Where ICT that provides two-way voice communication includes real-time video functionality, the ICT:

  1. shall support a frame rate of at least 20 Frames Per Second (FPS);
  2. should preferably support a frame rate of at least 30 Frames Per Second (FPS) with or without sign language in the video stream.

6.5.4 Synchronization between audio and video

Where ICT that provides two-way voice communication includes real-time video functionality, the ICT shall ensure a maximum time difference of 100 ms between the speech and video presented to the user.

NOTE:      Recent research shows that, if audio leads the video, the intelligibility suffers much more than the reverse.

6.5.5 Visual indicator of audio with video.

Where ICT provides two-way voice communication, and includes real-time video functionality, the ICT shall provide a real-time visual indicator of audio activity.

NOTE 1:  The visual indicator may be a simple visual dot or LED, or other type of on/off indicator, that flickers to reflect audio activity.

NOTE 2:  Without this indication a person who lacks the ability to hear does not know when someone is talking.

6.5.6 Speaker identification with video (sign language) communication

Where ICT provides speaker identification for voice users, it shall provide a means for speaker identification for real-time signing and sign language users once the start of signing has been indicated.

NOTE 1:  The speaker ID can be in the same location as for voice users for multiparty calls.

NOTE 2:  This mechanism might be triggered manually by a user, or automatically where this is technically achievable.

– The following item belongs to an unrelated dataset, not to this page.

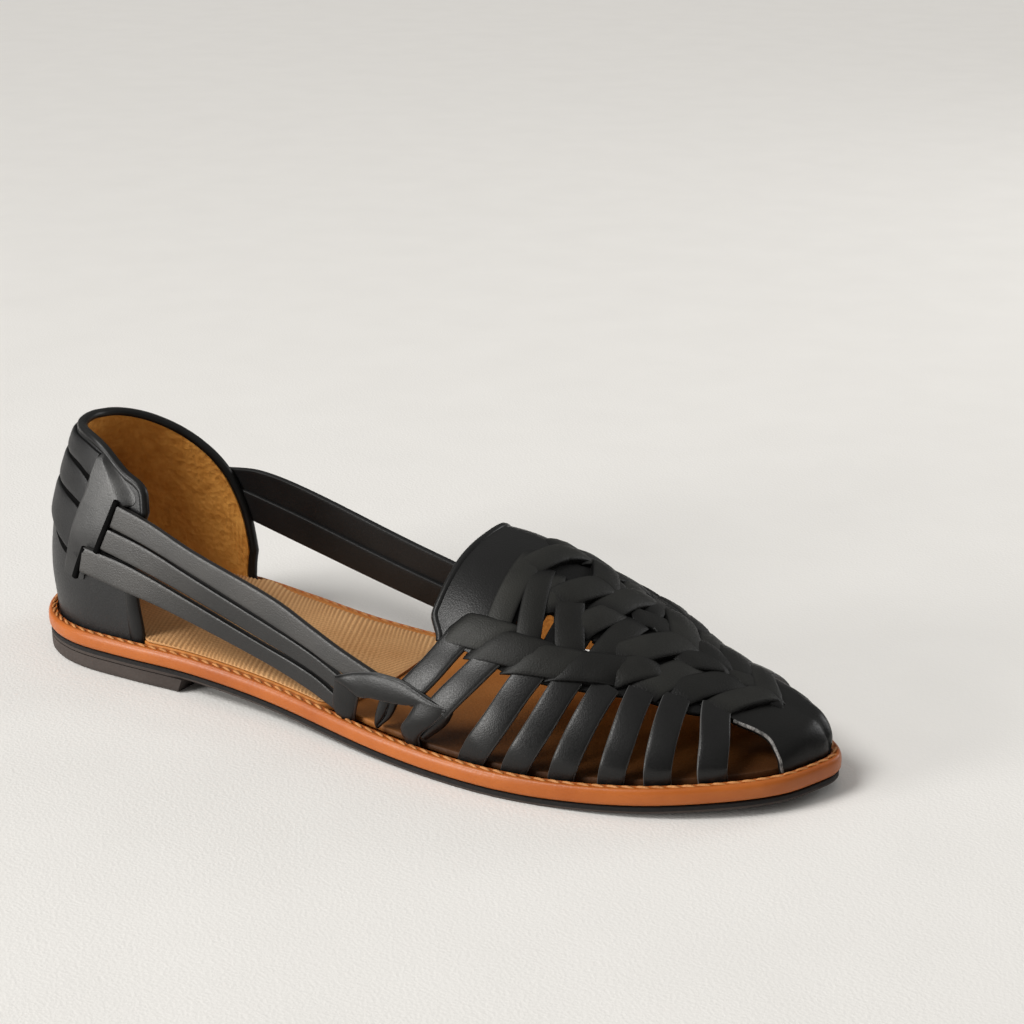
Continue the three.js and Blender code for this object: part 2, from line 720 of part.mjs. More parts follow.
// Heel counter with its collar roll, the bands round its back and the side tabs
const parts = [];
const collarRow = (side) => (side < 0 ? COLLAR_OUTER : COLLAR_INNER);
function counterGrid(lift) {
  return (u, v) => {
    const side = u < 0.5 ? -1 : 1;
    const share = Math.abs(2 * u - 1);
    const rows = collarRow(side);
    const foot = read(rows, "way", "foot", share);
    const edge = read(rows, "way", "edge", share);
    const top = read(rows, "way", "height", share);
    return corner(onCounter(side, mix(foot, edge, v * v), mix(-RECESS - 0.4, top, v), lift));
  };
}
parts.push(wall(20, 4, counterGrid(0), counterGrid(-COUNTER_WALL)));

function collarRoll() {
  const points = [];
  const outs = [];
  for (let i = 0; i <= 18; i++) {
    const u = i / 18;
    const side = u < 0.5 ? -1 : 1;
    const share = Math.abs(2 * u - 1);
    const rows = collarRow(side);
    const way = read(rows, "way", "edge", share);
    const height = read(rows, "way", "height", share);
    points.push(onCounter(side, way, height, -COUNTER_WALL / 2));
    outs.push(counterOut(side, way, height));
  }
  const down = (side) => {
    const rows = collarRow(side);
    const foot = rows[rows.length - 1];
    const list = [];
    for (let k = 1; k <= 2; k++) {
      const t = 1 - k / 2;
      const way = mix(foot.foot, foot.edge, t * t);
      const height = mix(-RECESS + 0.4, foot.height, t);
      list.push([onCounter(side, way, height, -COUNTER_WALL / 2), counterOut(side, way, height)]);
    }
    return list;
  };
  const first = down(-1).reverse();
  const last = down(1);
  const all = [...first.map((e) => e[0]), ...points, ...last.map((e) => e[0])];
  const allOuts = [...first.map((e) => e[1]), ...outs, ...last.map((e) => e[1])];
  return sweep(framed(all, allOuts, 2 * BINDING, 3.2, -1.6), [
    [-0.5, 0.4],
    [-0.25, 0.9],
    [0.25, 0.9],
    [0.5, 0.4],
    [0, 0],
  ]);
}
parts.push(collarRoll());

for (const band of HEEL_BANDS) {
  const points = [];
  const outs = [];
  const widths = [];
  const end = band.rows[band.rows.length - 1].way;
  for (let i = -6; i <= 6; i++) {
    const side = i < 0 ? -1 : 1;
    const way = (end * Math.abs(i)) / 6;
    const low = read(band.rows, "way", side < 0 ? "outerLow" : "innerLow", way);
    const high = read(band.rows, "way", side < 0 ? "outerHigh" : "innerHigh", way);
    points.push(onCounter(side, way, (low + high) / 2, 0));
    outs.push(counterOut(side, way, (low + high) / 2));
    widths.push(high - low);
  }
  parts.push(sweep(framed(points, outs, (t) => widths[Math.round(t * 12)], 1.5, -0.7), PILLOW));
}

for (const side of [-1, 1]) {
  const rows = side < 0 ? TAB_OUTER : TAB_INNER;
  const tabAt = (lift) => (u, v) => {
    const height = mix(rows[0].height, rows[rows.length - 1].height, v);
    const way = mix(read(rows, "height", "rear", height), read(rows, "height", "front", height), u);
    const fade = smooth(0, 0.25, v);
    return corner(onCounter(side, way, height, lift < 0 ? lift : mix(0.2, lift, fade)));
  };
  parts.push(wall(2, 8, tabAt(1.9), tabAt(-0.8)));
}

// Straps along the open waist
for (const strap of STRAPS) {
  const first = strap.rows[0].x;
  const last = strap.rows[strap.rows.length - 1].x;
  const points = [];
  const outs = [];
  const widths = [];
  for (let i = 0; i <= 10; i++) {
    const x = mix(first, last, i / 10);
    const low = read(strap.rows, "x", "low", x);
    const high = read(strap.rows, "x", "high", x);
    points.push(new THREE.Vector3(x, read(strap.rows, "x", "y", x), (low + high) / 2));
    outs.push(new THREE.Vector3(0, strap.side, 0.12));
    widths.push(high - low - 0.5);
  }
  const stations = framed(points, outs, (t) => widths[Math.round(t * 10)] * 0.95, STRIP, -STRIP / 2);
  parts.push(sweep(stations, FLAT));
}

// Woven wall of the vamp with its openings
const edgeWay = (x) => read(WALL_EDGE, "x", "way", x);
const vampX = (u) => mix(163, 236.5, u);
parts.push(
  wall(
    9,
    10,
    (u, v) => corner(onLast(vampX(u), mix(-1, 1, v) * edgeWay(vampX(u)), -0.2)),
    (u, v) => corner(onLast(vampX(u), mix(-1, 1, v) * edgeWay(vampX(u)), -0.2 - WALL)),
  ),
);

// Instep band with its bound rear edge
const bandWay = 0.6;
const bandRear = (way) => BAND_X + 4 * smooth(0.5, 0.6, Math.abs(way)) + 1.4 * (1 - smooth(0, 0.3, Math.abs(way)));
const bandAt = (lift) => (u, v) => {
  const way = mix(-bandWay, bandWay, v);
  return corner(onLast(mix(bandRear(way), BAND_FRONT, u), way, lift));
};
parts.push(wall(2, 14, bandAt(0.5), bandAt(-1.7)));
{
  const points = [];
  const outs = [];
  for (let i = 0; i <= 14; i++) {
    const way = mix(-bandWay, bandWay, i / 14);
    points.push(onLast(bandRear(way), way, -0.5));
    outs.push(lastOut(bandRear(way), way));
  }
  parts.push(
    sweep(framed(points, outs, 2.6, 3.0, -1.5), [
      [-0.5, 0.4],
      [-0.25, 0.9],
      [0.25, 0.9],
      [0.5, 0.4],
      [0, 0],
    ]),
  );
}

// Toe cap, with a raised rear step and crescent openings at its sides
const capEdge = (way) => read(CAP_EDGE, "way", "x", Math.abs(way));
const capAt = (lift) => (u, v) => {
  const way = mix(-1.08, 1.08, v);
  const rear = capEdge(Math.min(Math.abs(way), 1));
  const x = mix(rear, 251.3, 1 - (1 - u) ** 1.7);
  return corner(onLast(x, way, lift));
};
parts.push(wall(6, 18, capAt(0.2), capAt(-1.6)));

// Strips of the forefoot, each laid on the last
function laidStrip(points, width, thick, sink, section) {
  const centres = points.map((p) => lastPoint(p.x, p.way));
  const outs = points.map((p) => lastOut(p.x, p.way));
  return sweep(framed(centres, outs, width, thick, sink), section);
}

function threeWay(row, side, count) {
  const rows = [
    { t: 0, x: row.topX, way: row.top },
    { t: 0.5, x: row.middleX, way: row.middle },
    { t: 1, x: row.footX, way: row.foot },
  ];
  const list = [];
  for (let i = 0; i <= count; i++) {
    const t = i / count;
    list.push({ x: read(rows, "t", "x", t), way: side * read(rows, "t", "way", t) });
  }
  return list;
}

for (const side of [-1, 1]) {
  for (const row of SIDE_STRIPS) {
    const path = threeWay(row, side, 4);
    path.push({ x: row.footX, way: side * (row.foot + 0.06) });
    const sink = (t) => -STRIP + 0.9 * (1 - smooth(0.75, 1, t));
    parts.push(laidStrip(path, (t) => row.width, STRIP, sink, FLAT));
  }
  for (const row of SHORT_STRIPS) {
    const path = threeWay(row, side, 4);
    parts.push(laidStrip(path, row.width, STRIP, (t) => -1.0 + 0.6 * t, FLAT));
  }
  const tiles = [...WEAVE, ...BRAID];
  for (const tile of tiles) {
    const path = [];
    const steps = tile.width > 8.9 ? 4 : 3;
    for (let i = 0; i <= steps; i++) {
      const t = i / steps;
      path.push({ x: mix(tile.fromX, tile.toX, t), way: side * mix(tile.from, tile.to, t) });
    }
    const ends = (t) => 1 - Math.abs(2 * t - 1) ** 3;
    parts.push(
      laidStrip(
        path,
        (t) => tile.width * (0.86 + 0.14 * ends(t)),
        (t) => 1.2 + tile.lift * (0.35 + 0.65 * ends(t)),
        -0.8,
        PILLOW,
      ),
    );
  }
}
for (const tile of WEAVE_RIDGE) {
  const path = [];
  for (let i = 0; i <= 3; i++)
    path.push({ x: mix(tile.fromX, tile.toX, i / 3), way: -mix(tile.from, tile.to, i / 3) });
  const ends = (t) => 1 - Math.abs(2 * t - 1) ** 3;
  parts.push(
    laidStrip(
      path,
      (t) => tile.width * (0.86 + 0.14 * ends(t)),
      (t) => 1.2 + tile.lift * (0.35 + 0.65 * ends(t)),
      -0.8,
      PILLOW,
    ),
  );
}

// Keepers: the outer one as it shows, the inner one a plain wrap
function ribbon(rows, down) {
  const numbered = rows.map((row, i) => ({ ...row, share: i / (rows.length - 1) }));
  const edge = (name, v) =>
    new THREE.Vector3(...["X", "Y", "Z"].map((axis) => read(numbered, "share", name + axis, v)));
  const face = (u, v) => edge("left", v).lerp(edge("right", v), u);
  const lifted = (lift) => (u, v) => {
    const across = face(1, v).sub(face(0, v));
    const run = face(u, Math.min(v + 0.02, 1)).sub(face(u, Math.max(v - 0.02, 0)));
    const out = new THREE.Vector3().crossVectors(across, run).normalize();
    if (out.y > 0) out.negate();
    return corner(face(u, v).addScaledVector(out, lift + 1.6 * u * (1 - u)));
  };
  return wall(2, down, lifted(0), lifted(-STRIP));
}
for (const turn of KEEPER) parts.push(ribbon(turn.rows, 2 * turn.rows.length));
{
  const points = INNER_KEEPER.map((r) => new THREE.Vector3(r.x, r.y, r.z));
  const outs = points.map(() => new THREE.Vector3(0, 1, 0.2));
  parts.push(sweep(framed(points, outs, 8.0, 3.6, -2.4), FLAT));
}

// The feet of the upper stand just over the floor of the midsole's recess and clear of its rim.
const underWelt = layer([
  { inset: -15, height: () => -30 },
  { inset: -15, height: (x) => weltTop(Math.min(Math.max(x, -1), 254)) + GAP },
]);
const footwell = layer([
  { inset: WELT + GAP, height: (x) => recessFloor(x) + GAP },
  { inset: WELT + GAP, height: (x) => weltTop(x) + 5 },
]);
const joined = Manifold.union(parts);
const insoleRoom = layer([
  { inset: (x, side) => insoleInset(x, side) - GAP, height: (x) => recessFloor(x) + 1.4 - GAP },
  { inset: (x, side) => insoleInset(x, side) - GAP, height: (x) => weltTop(x) + 0.4 + GAP },
]);
const sockRoom = layer([
  { inset: (x, side) => insoleInset(x, side) + 0.6, height: (x) => weltTop(x) },
  { inset: (x, side) => insoleInset(x, side) + 0.6, height: (x) => weltTop(x) + 1.5 + GAP },
]).subtract(frontCut);
let upper = joined.subtract(underWelt.subtract(footwell)).subtract(insoleRoom).subtract(sockRoom);
upper = upper.decompose().sort((a, b) => b.volume() - a.volume())[0];

for (const side of [-1, 1])
  for (const hole of OPENINGS) {
    const cut = wall(
      1,
      1,
      (u, v) => corner(onLast(hole.x + (u - 0.5) * hole.along, side * (hole.way + ((v - 0.5) * hole.across) / 55), 4)),
      (u, v) => corner(onLast(hole.x + (u - 0.5) * hole.along, side * (hole.way + ((v - 0.5) * hole.across) / 55), -5)),
    );
    upper = upper.subtract(cut);
  }

// The group's middle sits over the origin and its lowest face on the floor.
const root = new THREE.Group();
root.name = "huarache_sandal";

function addPiece(name, made, colour, roughness) {
  const mesh = made.getMesh();
  const count = mesh.numProp;
  const positions = new Float32Array(mesh.numVert * 3);
  for (let i = 0; i < mesh.numVert; i++)
    positions.set(mesh.vertProperties.subarray(i * count, i * count + 3), i * 3);
  const geometry = new THREE.BufferGeometry();
  geometry.setAttribute("position", new THREE.BufferAttribute(positions, 3));
  geometry.setIndex(new THREE.BufferAttribute(new Uint32Array(mesh.triVerts), 1));
  geometry.computeVertexNormals();
  const material = new THREE.MeshStandardMaterial({ color: colour, roughness, metalness: 0, flatShading: true });
  const piece = new THREE.Mesh(geometry, material);
  piece.name = name;
  root.add(piece);
}

addPiece("heel", heel, 0x5f5550, 0.8);
addPiece("outsole", outsole, 0x463c3a, 0.8);
addPiece("midsole", midsole, 0xcd7d41, 0.5);
addPiece("insole", insole, 0xb4703a, 0.5);
addPiece("sock", sock, 0xc99a6a, 0.8);
addPiece("upper", upper.simplify(SMALLEST_STEP), 0x2f2f30, 0.5);

const box = new THREE.Box3().setFromObject(root);
root.position.set(-(box.min.x + box.max.x) / 2, -(box.min.y + box.max.y) / 2, -box.min.z);

export default root;
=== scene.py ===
import bpy
import numpy as np
from mathutils import Matrix, Vector


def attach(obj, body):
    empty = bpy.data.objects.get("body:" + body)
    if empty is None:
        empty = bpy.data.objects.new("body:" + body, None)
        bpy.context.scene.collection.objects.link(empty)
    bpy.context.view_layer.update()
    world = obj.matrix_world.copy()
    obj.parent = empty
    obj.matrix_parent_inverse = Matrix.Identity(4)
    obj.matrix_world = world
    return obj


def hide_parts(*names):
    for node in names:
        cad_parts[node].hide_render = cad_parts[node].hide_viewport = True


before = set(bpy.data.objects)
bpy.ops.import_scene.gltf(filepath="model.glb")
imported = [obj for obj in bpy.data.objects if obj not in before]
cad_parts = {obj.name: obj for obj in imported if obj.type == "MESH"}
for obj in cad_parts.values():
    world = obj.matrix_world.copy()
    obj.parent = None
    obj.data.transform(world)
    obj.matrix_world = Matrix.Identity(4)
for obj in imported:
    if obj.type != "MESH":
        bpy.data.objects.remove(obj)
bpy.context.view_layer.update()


# Midsole. One thickness of tan vegetable-tanned leather cut to the outline of the foot.
# Its rim stands out round the upper as a welt, burnished smooth and rounded at the side.
PLAN = {
    "x": [-1.6, 3, 12, 25, 45, 70, 100, 140, 170, 190, 215, 235, 247, 252.5, 254.5],
    "inner": [0, 15.7, 25, 30.6, 32.7, 28.8, 25.4, 28.6, 37.2, 39.4, 34.3, 23.4, 13.4, 7.4, 1.6],
    "outer": [0, -16, -25.4, -30.6, -32, -32.2, -34.8, -42.3, -45.6, -44.2, -38.2, -27.6, -16.6, -5.8, 1.6],
}
OUTSOLE = 2.4
HEEL_LIFT = 4.8
TOE_SPRING = 3.0
MIDSOLE = 4.8
RECESS = 2.6
WELT = 2.6
GAP = 0.3
EDGE_POINTS = 360
MIDDLE = np.array([126.45, -3.16, 0.0])


def read(rows, key, column, at):
    """Smooth curve through a table's column.
    Each span eases between its ends with the slopes of its neighbours."""
    keys = np.array(rows[key], float)
    values = np.array(rows[column], float)
    at = np.asarray(at, float)
    last = len(keys) - 1
    before = np.maximum(np.arange(last + 1) - 1, 0)
    after = np.minimum(np.arange(last + 1) + 1, last)
    slopes = (values[after] - values[before]) / (keys[after] - keys[before])
    i = np.searchsorted(keys[1:-1], at, side="left")
    span = keys[i + 1] - keys[i]
    t = np.clip((at - keys[i]) / span, 0, 1)
    ease = t * t * (3 - 2 * t)
    rise = t * (1 - t) * ((1 - t) * slopes[i] - t * slopes[i + 1]) * span
    return values[i] + (values[i + 1] - values[i]) * ease + rise


def smooth(start, end, at):
    """0 before start, 1 after end, and an S-shaped rise between them."""
    t = np.clip((np.asarray(at, float) - start) / (end - start), 0, 1)
    return t * t * (3 - 2 * t)


def sole_plane(x):
    """Height of the midsole's underside: the heel's lift runs out at the waist, the toe springs up."""
    return OUTSOLE + HEEL_LIFT * (1 - smooth(55, 160, x)) + TOE_SPRING * smooth(185, 255, x)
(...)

6.6 Alternatives to video-based services

Where ICT provides real-time video-based communication and also provides answering machine, auto attendant or interactive response facilities, the ICT should offer users a means to access the information and carry out the tasks related to these facilities:

  1. for audible information, without the use of hearing;
  2. for spoken commands, without the use of speech;
  3. for visual information, without the use of vision.

NOTE:      Solutions capable of generating real-time captions or handling RTT could satisfy the above requirement.